BB: In the press release, you describe “the urgency, promise, and fragility” of public speech. I was struck by “fragility”—what does that word mean in a world where many of us have access to the Internet and other telecommunications technologies that allow us to project our voices so far and wide across the globe?

SL: Speech, access to speech is a fundamental right, and one can argue, is also a privilege. Cornell West says that freedom cannot strictly be defined in ontological terms—you have to fight for it, to activate and preserve it. Lincoln Tobier’s work in the show, for example, documents the last protest in Algeria, which happened in 2001. Since that time, the state there has banned all forms of public assembly for protest, and a blanket has been cast over the populace that severely limits the visibility of that sort of dissent. Speech remains very much a fragile thing, despite technical advances.

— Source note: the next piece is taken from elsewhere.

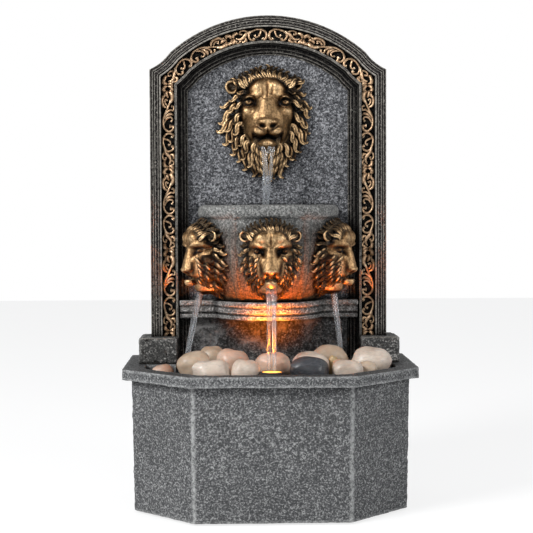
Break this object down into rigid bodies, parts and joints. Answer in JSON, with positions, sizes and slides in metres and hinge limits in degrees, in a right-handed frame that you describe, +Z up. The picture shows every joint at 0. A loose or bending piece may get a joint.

There is also a darker side to public and free speech that we explore in the exhibition and that can’t be ignored. In Igor Grubic’s work for example, the artist recreates a dramatic reenactment of violent disruptions of gay pride parades that have transpired in Zagreb, Croatia and Belgrade, Serbia over the last decade. In this instance the artist highlights a very public disruption of speech by neo-nazi skinheads who claim to speak for a different sort of public.

BB: Would it be unfair to say that this exhibition is about looking at the ruptures of the past? Or is it trying to say something about this moment, about right now?

SB: I think it’s mostly about this moment. And for those works that are referring to specific moments in history, or are older works that we have selected—they all point to today. What did we know about Occupy this time last year? Not much. Yet today we talk about it historically. Do we know what’s going to happen this September? It’s hard to make a statement for any future, but I think it’s of primordial importance for any artist or curator to make a statement about today as much as they can.